Exercise requirements. Output the material below in its entirety, exactly as given.

Source material.
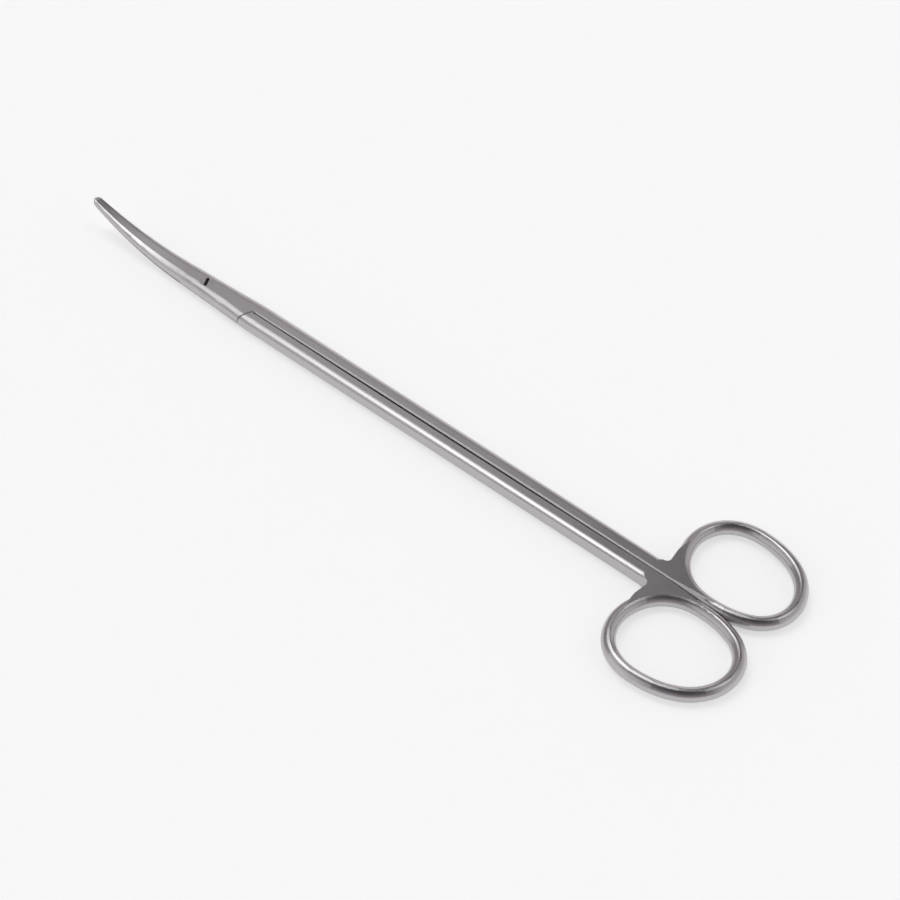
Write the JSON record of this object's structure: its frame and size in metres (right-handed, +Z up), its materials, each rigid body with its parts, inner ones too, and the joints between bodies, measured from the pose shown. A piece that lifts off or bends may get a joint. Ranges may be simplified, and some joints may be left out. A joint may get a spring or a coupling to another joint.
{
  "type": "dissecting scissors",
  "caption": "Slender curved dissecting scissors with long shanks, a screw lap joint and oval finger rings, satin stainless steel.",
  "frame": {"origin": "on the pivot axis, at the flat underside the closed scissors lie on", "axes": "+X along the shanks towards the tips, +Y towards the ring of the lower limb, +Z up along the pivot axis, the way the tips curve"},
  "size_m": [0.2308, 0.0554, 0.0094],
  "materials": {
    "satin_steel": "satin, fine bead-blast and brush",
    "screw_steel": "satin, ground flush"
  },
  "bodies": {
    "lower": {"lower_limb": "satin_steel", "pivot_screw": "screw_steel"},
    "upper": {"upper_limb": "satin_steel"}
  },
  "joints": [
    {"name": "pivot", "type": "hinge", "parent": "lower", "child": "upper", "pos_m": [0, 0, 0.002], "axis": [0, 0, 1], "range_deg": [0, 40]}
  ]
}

Solution for this exercise.
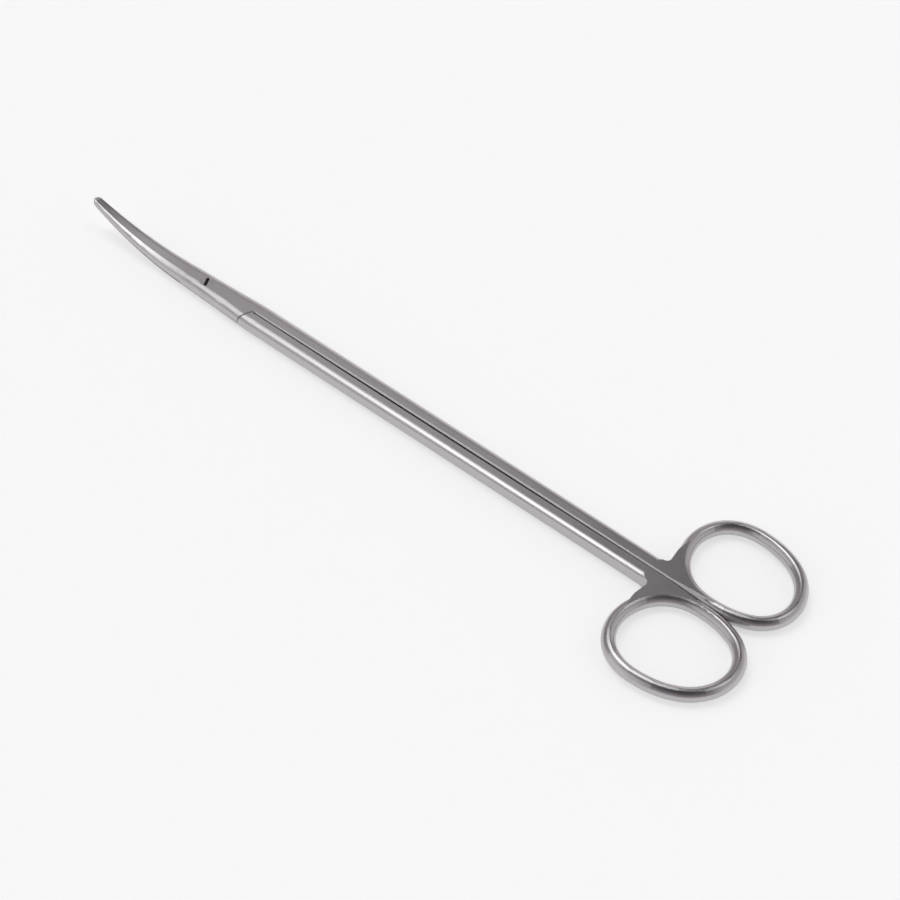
Write the JSON record of this object's structure: its frame and size in metres (right-handed, +Z up), its materials, each rigid body with its parts, inner ones too, and the joints between bodies, measured from the pose shown. A piece that lifts off or bends may get a joint. Ranges may be simplified, and some joints may be left out. A joint may get a spring or a coupling to another joint.
{
  "type": "dissecting scissors",
  "caption": "Slender curved dissecting scissors with long shanks, a screw lap joint and oval finger rings, satin stainless steel.",
  "frame": {"origin": "on the pivot axis, at the flat underside the closed scissors lie on", "axes": "+X along the shanks towards the tips, +Y towards the ring of the lower limb, +Z up along the pivot axis, the way the tips curve"},
  "size_m": [0.2308, 0.0554, 0.0094],
  "materials": {
    "satin_steel": "satin, fine bead-blast and brush",
    "screw_steel": "satin, ground flush"
  },
  "bodies": {
    "lower": {"lower_limb": "satin_steel", "pivot_screw": "screw_steel"},
    "upper": {"upper_limb": "satin_steel"}
  },
  "joints": [
    {"name": "pivot", "type": "hinge", "parent": "lower", "child": "upper", "pos_m": [0, 0, 0.002], "axis": [0, 0, 1], "range_deg": [0, 40]}
  ]
}